# [The exercise]
Make an exact copy of the lines below.

# [Provided data]

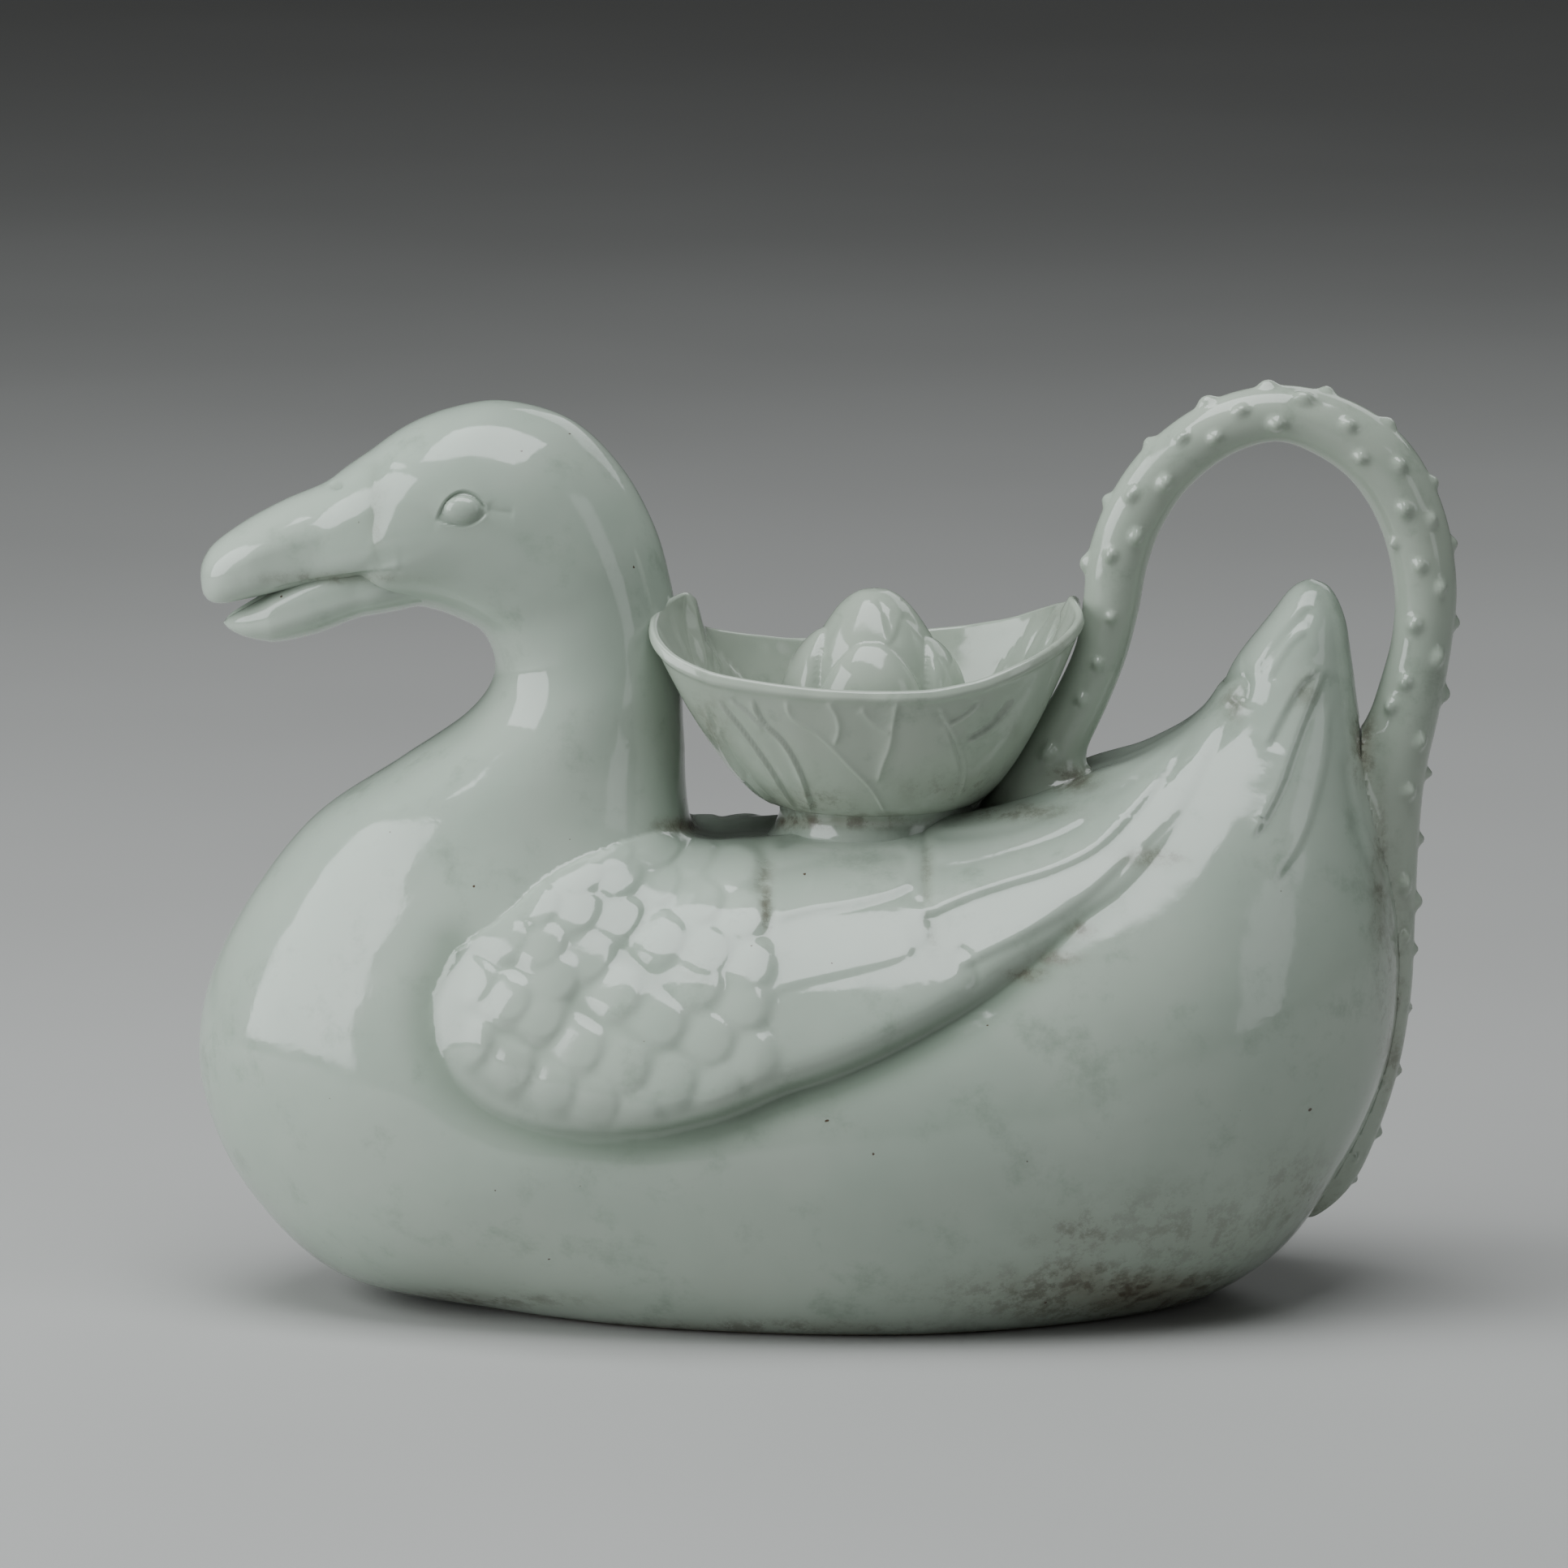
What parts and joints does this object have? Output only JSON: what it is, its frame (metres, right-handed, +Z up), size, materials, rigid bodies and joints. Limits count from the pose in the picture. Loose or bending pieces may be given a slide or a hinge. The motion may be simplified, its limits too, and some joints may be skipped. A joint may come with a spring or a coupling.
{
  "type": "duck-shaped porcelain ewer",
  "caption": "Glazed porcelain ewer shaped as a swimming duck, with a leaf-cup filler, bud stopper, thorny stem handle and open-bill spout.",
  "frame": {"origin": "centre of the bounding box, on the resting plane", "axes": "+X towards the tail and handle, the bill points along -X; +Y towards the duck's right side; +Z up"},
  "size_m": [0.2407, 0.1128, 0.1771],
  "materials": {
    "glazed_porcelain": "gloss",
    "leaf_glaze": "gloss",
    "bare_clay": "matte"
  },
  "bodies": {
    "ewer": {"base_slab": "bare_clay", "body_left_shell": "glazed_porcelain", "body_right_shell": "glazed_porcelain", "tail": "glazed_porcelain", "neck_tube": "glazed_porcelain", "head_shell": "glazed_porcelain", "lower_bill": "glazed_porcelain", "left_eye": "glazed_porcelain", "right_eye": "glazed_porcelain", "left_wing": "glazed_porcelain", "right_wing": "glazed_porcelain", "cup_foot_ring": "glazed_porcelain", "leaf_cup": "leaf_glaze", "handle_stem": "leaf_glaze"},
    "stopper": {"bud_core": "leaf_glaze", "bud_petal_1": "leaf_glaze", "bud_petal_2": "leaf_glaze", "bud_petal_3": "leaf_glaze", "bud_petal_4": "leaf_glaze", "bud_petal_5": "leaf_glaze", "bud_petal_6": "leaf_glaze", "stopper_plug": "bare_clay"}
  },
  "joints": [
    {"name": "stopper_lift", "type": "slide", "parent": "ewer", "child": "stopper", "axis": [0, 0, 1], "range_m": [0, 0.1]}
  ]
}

# [Solution below]
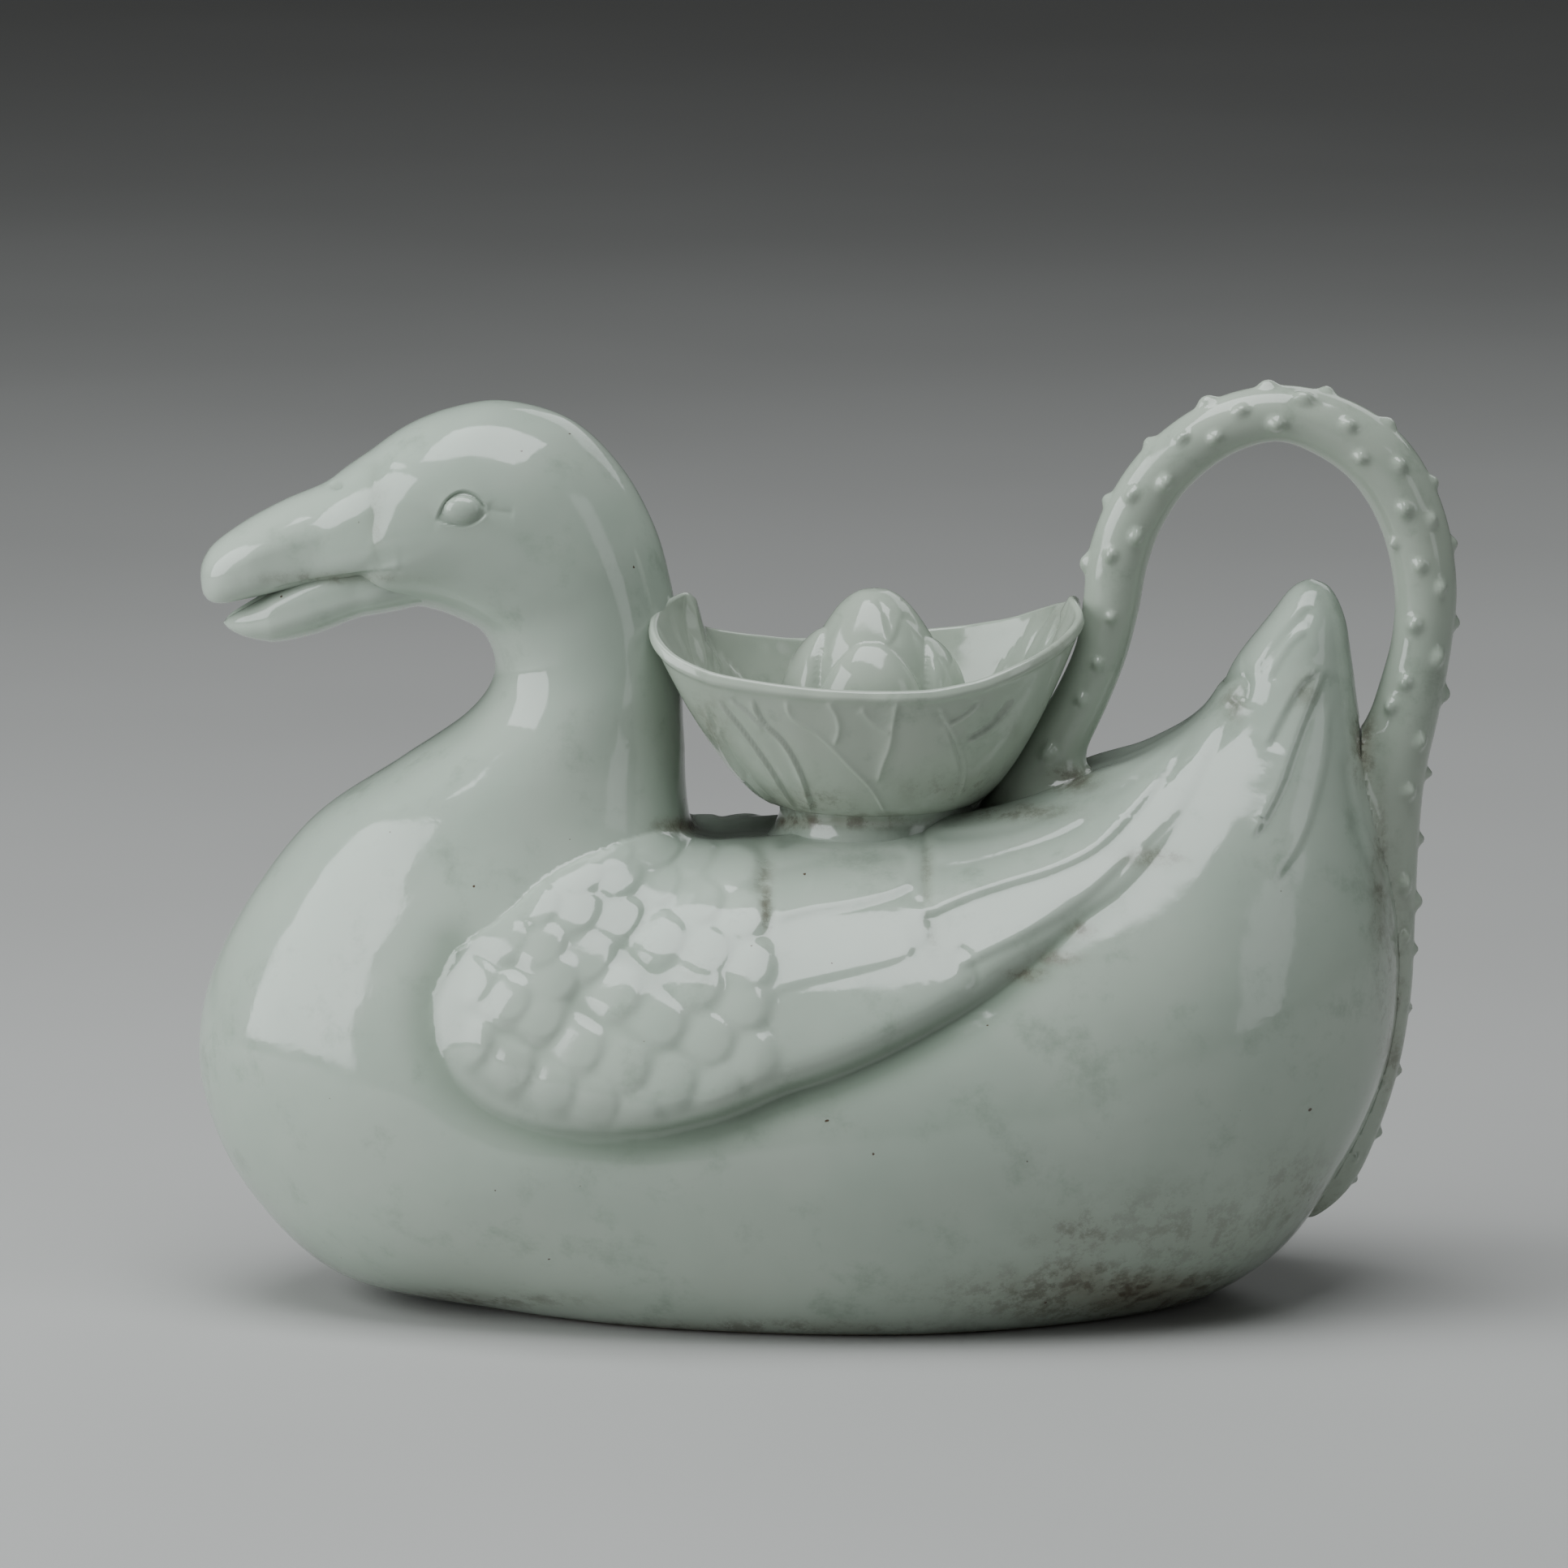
What parts and joints does this object have? Output only JSON: what it is, its frame (metres, right-handed, +Z up), size, materials, rigid bodies and joints. Limits count from the pose in the picture. Loose or bending pieces may be given a slide or a hinge. The motion may be simplified, its limits too, and some joints may be skipped. A joint may come with a spring or a coupling.
{
  "type": "duck-shaped porcelain ewer",
  "caption": "Glazed porcelain ewer shaped as a swimming duck, with a leaf-cup filler, bud stopper, thorny stem handle and open-bill spout.",
  "frame": {"origin": "centre of the bounding box, on the resting plane", "axes": "+X towards the tail and handle, the bill points along -X; +Y towards the duck's right side; +Z up"},
  "size_m": [0.2407, 0.1128, 0.1771],
  "materials": {
    "glazed_porcelain": "gloss",
    "leaf_glaze": "gloss",
    "bare_clay": "matte"
  },
  "bodies": {
    "ewer": {"base_slab": "bare_clay", "body_left_shell": "glazed_porcelain", "body_right_shell": "glazed_porcelain", "tail": "glazed_porcelain", "neck_tube": "glazed_porcelain", "head_shell": "glazed_porcelain", "lower_bill": "glazed_porcelain", "left_eye": "glazed_porcelain", "right_eye": "glazed_porcelain", "left_wing": "glazed_porcelain", "right_wing": "glazed_porcelain", "cup_foot_ring": "glazed_porcelain", "leaf_cup": "leaf_glaze", "handle_stem": "leaf_glaze"},
    "stopper": {"bud_core": "leaf_glaze", "bud_petal_1": "leaf_glaze", "bud_petal_2": "leaf_glaze", "bud_petal_3": "leaf_glaze", "bud_petal_4": "leaf_glaze", "bud_petal_5": "leaf_glaze", "bud_petal_6": "leaf_glaze", "stopper_plug": "bare_clay"}
  },
  "joints": [
    {"name": "stopper_lift", "type": "slide", "parent": "ewer", "child": "stopper", "axis": [0, 0, 1], "range_m": [0, 0.1]}
  ]
}